We finished the day with an acrobatics show at the Shanghai Circus World. The show was called ‘ERA.’ This troupe has to have ties with Cirque du Soleil; the production had all the elements of a Cirque show. The acrobats were 100% Chinese, though. While the transitions and costumes did not quite match the flair of a Cirque show, the acrobats were fantastic. The finale, and absolute best part of the show, was the motorcycle riders inside the spherical metal cage.
The final ‘To Do’ thing on our Shanghai list was to take the MagLev train to the airport. Jordan was most excited to do this. A tourist brochure stated that the train could go up to 450 km/hr. This was the fastest train on the planet. The ride from town to the airport lasts only 8 minutes. The taxi ride into town had taken us 50 minutes with no traffic. The train only reached 300 km/hr on the journey, but it was still quite thrilling. You could feel the speed of the train, and the tracks are actually banked on the turns.
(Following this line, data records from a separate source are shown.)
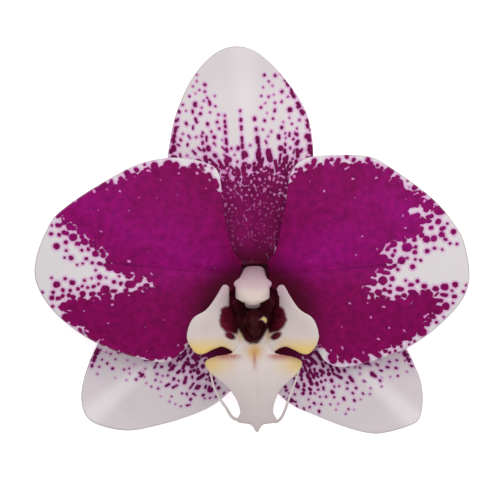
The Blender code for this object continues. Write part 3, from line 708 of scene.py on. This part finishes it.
PETAL_LEFT = PETAL | {
    "claw": (-2.8, 1.3),
    "aim": (-1.0, 0.05),
    "outline": [
        (-5.5, 9.6), (-6.5, 15.0), (-7.4, 22.0), (-10.3, 24.3), (-17.0, 25.3), (-24.5, 23.8), (-34.1, 18.5),
        (-40.4, 14.0), (-42.6, 11.2), (-45.1, 5.0), (-45.1, -0.8), (-40.7, -7.4), (-32.0, -13.4),
        (-20.5, -16.9), (-15.3, -15.3), (-12.4, -11.0),
    ],
    "solid": [
        (-2.0, 12.0), (-7.2, 18.4), (-10.6, 22.9), (-14.9, 23.4), (-21.7, 23.3), (-25.8, 21.4),
        (-30.0, 19.8), (-33.6, 19.0), (-37.2, 16.8), (-40.9, 13.9), (-38.8, 11.6), (-35.6, 10.0),
        (-33.3, 7.0), (-31.2, 6.4), (-30.2, 3.3), (-28.6, 1.7), (-25.8, 0.8), (-19.9, -0.6), (-20.2, -1.8),
        (-25.1, -2.2), (-28.2, -3.7), (-32.0, -3.6), (-38.2, -4.1), (-40.8, -5.4), (-38.5, -7.9),
        (-35.1, -11.0), (-30.7, -13.7),
        (-27.8, -15.5), (-24.9, -15.7), (-21.9, -16.3), (-18.7, -16.2), (-15.4, -14.8), (-10.0, -8.0),
        (-1.0, -2.0),
    ],
    "bare_wedge": [
        (-46.0, 9.0), (-42.6, 8.4), (-39.5, 4.4), (-35.5, 2.4), (-27.5, 1.0), (-37.0, 0.4), (-42.0, 0.8),
        (-43.6, -2.4), (-46.0, -3.5),
    ],
    "spots": PETAL_SPOTS | {"seed": 5},
    "flecks": PETAL_FLECKS | {"seed": 45},
}
PETAL_RIGHT = PETAL | {
    "claw": (2.8, 1.3),
    "aim": (1.0, 0.05),
    "outline": [
        (5.2, 9.6), (6.3, 15.0), (7.6, 22.2), (10.8, 25.2), (17.0, 25.9), (23.9, 25.5), (28.4, 23.1),
        (34.2, 19.0), (38.1, 15.6), (41.2, 11.8), (43.5, 7.5), (44.4, -0.5), (40.9, -6.8), (32.0, -13.8),
        (20.5, -17.7), (14.8, -16.9), (11.9, -11.6),
    ],
    "solid": [
        (2.0, 12.0), (6.8, 18.7), (8.1, 21.8), (12.1, 23.6), (17.7, 24.2), (23.9, 23.8), (28.2, 21.8),
        (33.7, 18.2), (37.6, 15.2), (38.4, 14.0), (35.4, 14.6), (32.4, 15.8), (32.0, 13.4), (34.0, 12.8),
        (36.6, 12.2), (33.5, 10.4), (34.0, 9.4), (31.6, 8.7), (28.4, 7.9), (25.9, 5.5), (26.1, 3.6),
        (28.2, 2.6), (26.0, 1.6), (24.4, 1.4), (23.0, -0.6), (22.6, -1.8), (24.4, -4.0), (28.0, -4.2),
        (30.1, -4.1), (33.0, -2.3), (37.8, -2.6), (37.4, -5.0), (36.2, -7.4), (34.5, -10.2), (32.0, -12.0),
        (27.6, -14.5), (22.0, -16.1), (17.7, -16.4), (13.3, -13.4), (9.0, -8.0), (1.0, -2.0),
    ],
    "bare_wedge": [
        (46.0, 8.0), (40.0, 6.0), (35.5, 4.5), (31.5, 1.6), (28.5, 0.8), (33.0, 0.0), (38.0, -0.3),
        (42.5, -1.0), (46.0, -1.0),
    ],
    "spots": PETAL_SPOTS | {"seed": 8},
    "flecks": PETAL_FLECKS | {"seed": 48},
}
petal_skin = spotted_skin(
    "petal_skin_velvet", ground="#D6D0D2", halo="#CFA6C8", spot="#8E086E", spot_far="#7A034F",
    cell=1.5, stretch=1.0, keel_highlight=0.0, maroon_and_shade_reach=17,
)
blade("left_petal", PETAL_LEFT, "petal_left", petal_skin)
blade("right_petal", PETAL_RIGHT, "petal_right", petal_skin)

# Lip
# The third petal, a waxy white and yellow lip hinged under the column: a claw, two side lobes that fold up
# beside the throat, a middle lobe with wide shoulders, a red-brown callus and two thin tendrils. It grew as
# one piece.
LIP_THICK = 1.1
LIP_THIN = 0.35  # share of its thickness that the middle lobe loses at its rims
LIP_RIBBON = [  # (x of the middle, y, half width, height) from the claw to the tip
    (-0.2, -2.7, 2.4, -0.9), (-0.2, -5.0, 4.5, 0.2), (-0.2, -8.0, 4.8, 2.4), (-0.2, -11.0, 4.5, 5.0),
    (-0.2, -13.6, 4.0, 7.0), (-0.2, -15.0, 4.2, 7.9), (-0.2, -15.7, 7.6, 8.2), (-0.2, -16.5, 9.6, 8.5),
    (-0.2, -17.6, 9.9, 8.9), (-0.1, -19.2, 8.9, 9.3), (0.0, -20.7, 7.1, 9.6), (0.1, -22.3, 5.4, 9.8),
    (0.3, -24.6, 4.0, 10.1), (0.45, -27.0, 3.4, 10.5), (0.5, -28.2, 3.9, 10.8), (0.5, -28.9, 4.1, 11.0),
    (0.5, -29.3, 3.8, 11.1), (0.5, -29.5, 1.7, 11.1), (0.5, -30.0, 0.9, 11.2), (0.5, -31.2, 0.25, 11.2),
]
RIBBON_STEPS = 150
RIBBON_ACROSS = 40
CLAW_SHARE = 0.36  # of the ribbon's length
TROUGH = 1.3  # how far the claw's sides rise
SHOULDER_BACK = 0.022  # how strongly the middle lobe's sides bend back
LIP_GROOVE = 0.35  # depth of the groove down its middle
LIP_GROOVE_WIDE = 0.7
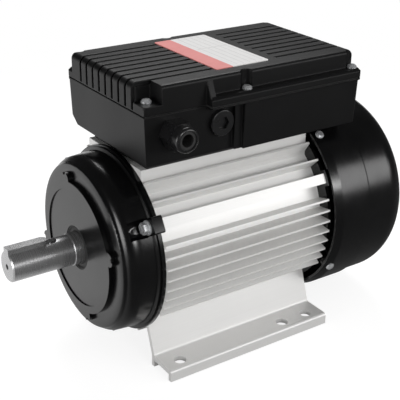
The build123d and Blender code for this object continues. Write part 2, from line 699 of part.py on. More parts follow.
def stator_core():
    section = Circle(BORE_R) - Circle(ROTOR_R + AIR_GAP)
    for i in range(SLOTS):
        section -= slot_sector(i, SLOT_IN_R, SLOT_OUT_R, 0)
        section -= Rot(0, 0, 360 / SLOTS * i) * Pos(SLOT_IN_R, 0) * Rectangle(2 * (SLOT_IN_R - ROTOR_R), SLOT_MOUTH)
    return extrude(across(-STACK_LENGTH / 2) * section, -STACK_LENGTH)


def winding():
    half = STACK_LENGTH / 2
    bars = Sketch()
    for i in range(SLOTS):
        bars += slot_sector(i, END_TURN_IN_R, SLOT_OUT_R, SLOT_LINER)
    copper = extrude(across(-half) * bars, -STACK_LENGTH)
    for start, end in ((-half - END_TURN_LENGTH, -half), (half, half + END_TURN_LENGTH)):
        turns = ring(start, end, END_TURN_IN_R, END_TURN_OUT_R)
        far = start if start < 0 else end
        edges = [e for e in turns.edges().filter_by(GeomType.CIRCLE) if abs(e.center().X - far) < 0.01]
        copper += fillet(edges, 5)
    return copper


def rotor_cage():
    """The two cast end rings with their stirring paddles."""
    rings = []
    half = STACK_LENGTH / 2
    for way in (-1, 1):
        near, far = way * half, way * (half + CAGE_RING_LENGTH)
        end_ring = ring(min(near, far), max(near, far), CAGE_RING_IN_R, CAGE_RING_R)
        tip = far + way * 4
        for i in range(CAGE_PADDLES):
            paddle = Pos((CAGE_RING_IN_R + CAGE_RING_R) / 2, 0) * Rectangle(CAGE_RING_R - CAGE_RING_IN_R - 4, 3)
            end_ring += extrude(across(max(far, tip), 360 / CAGE_PADDLES * i) * paddle, abs(tip - far))
        rings.append(end_ring)
    return rings


def governor_side(turn, plane_x=0.0):
    """A plane along the shaft, turned to one weight; its x runs along the shaft and its y outwards."""
    y, z = out_at(turn, 0)
    across_dir = (0, -sin(radians(turn)), -cos(radians(turn)))
    return Plane((plane_x, y, z), x_dir=(1, 0, 0), z_dir=across_dir)


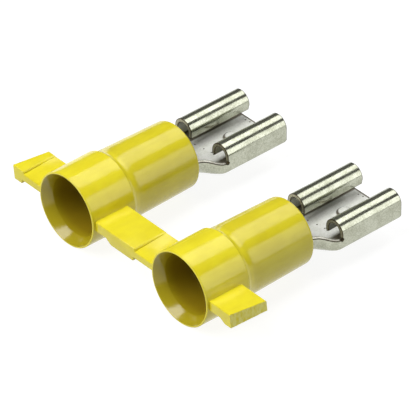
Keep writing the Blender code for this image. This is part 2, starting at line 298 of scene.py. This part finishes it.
def between(start, end, steps):
    """Points that divide a straight line evenly, with its two ends left out."""
    shares = [i / steps for i in range(1, steps)]
    return [(mixed(start[0], end[0], s), mixed(start[1], end[1], s)) for s in shares]


def sleeve_section():
    """A sleeve's wall as (x from the mouth, radius): its outside, and its inside from the back."""
    collar_corner = (COLLAR_LENGTH - COLLAR_ROUND, COLLAR_END_RADIUS - COLLAR_ROUND)
    body_start = (COLLAR_LENGTH + STEP_LENGTH, BODY_RADIUS)
    body_end = (SLEEVE_LENGTH - REAR_ROUND, REAR_RADIUS)
    lip_centre = (SLEEVE_LENGTH - INNER_ROUND, SEAT_RADIUS + INNER_ROUND)
    outside = arc((RIM_ROUND, COLLAR_RADIUS - RIM_ROUND), RIM_ROUND, 180, 90, EDGE_STEPS)
    outside += between((0, COLLAR_RADIUS), (COLLAR_LENGTH, COLLAR_END_RADIUS), COLLAR_STEPS)
    outside += arc(collar_corner, COLLAR_ROUND, 90, 30, EDGE_STEPS)
    outside += [body_start] + between(body_start, body_end, BODY_STEPS)
    outside += arc((body_end[0], REAR_RADIUS - REAR_ROUND), REAR_ROUND, 90, 0, REAR_STEPS)
    outside += arc(lip_centre, INNER_ROUND, 0, -90, INNER_STEPS)
    inside = [
        (SHOULDER_X, SEAT_RADIUS),
        (SHOULDER_X, THROAT_RADIUS),
        (BORE_LENGTH + CONE_LENGTH, THROAT_RADIUS),
        (BORE_LENGTH, BORE_RADIUS),
        (FUNNEL_LENGTH + INNER_ROUND, BORE_RADIUS),
        (FUNNEL_LENGTH - INNER_ROUND, BORE_RADIUS + FUNNEL_CORNER),
        (INNER_ROUND, MOUTH_RADIUS - FUNNEL_CORNER),
        (0, MOUTH_RADIUS + MOUTH_CORNER),
    ]
    return outside, inside


def shown(name, mesh):
    """A new object in the scene that shows this mesh, lamp or lens."""
    piece = bpy.data.objects.new(name, mesh)
    bpy.context.scene.collection.objects.link(piece)
    return piece


def tube(name, y):
    """A sleeve on the axis at y; its inside takes the second material, with the bore's painted
    shade.
    """
    outside, inside = sleeve_section()
    section = outside + inside
    turned = bmesh.new()
    rings = []
    for step in range(TURN_STEPS):
        angle = 2 * math.pi * step / TURN_STEPS
        rings.append([
            turned.verts.new((MOUTH_X + x, y + r * math.sin(angle), AXIS_Z + r * math.cos(angle)))
            for x, r in section
        ])
    for step, ring in enumerate(rings):
        after = rings[(step + 1) % TURN_STEPS]
        for i in range(len(section)):
            j = (i + 1) % len(section)
            face = turned.faces.new((ring[i], ring[j], after[j], after[i]))
            face.material_index = int(len(outside) <= i < len(section) - 1)
    return finished(name, turned)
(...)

Getting back to my ‘seeing is believing’ comment, I would say that as a tourist I had no idea that I have been visiting a one party socialist worker’s party state. Seeing Ferraris, Lamborghinis and Rolls Royce on the roads, seeing the billboards for upscale designer fashions as well as Beyonce promoting H&M, seeing all the Chinese dressed very individually and quite chic, spending time in the packed Apple store on Nanjing Road; and peeking down the side alleys and seeing quite grey and Spartan living conditions, all this speaks of a society plugged into the world capitalist economic model. I did not find Shanghai seductive, and thus would not really consider coming back to the city, but I sure am glad that we got outside our comfort zone and took the chance of travelling here. My preconceptions of China are past history. Our boys, too, now have a firsthand view of the present and future China.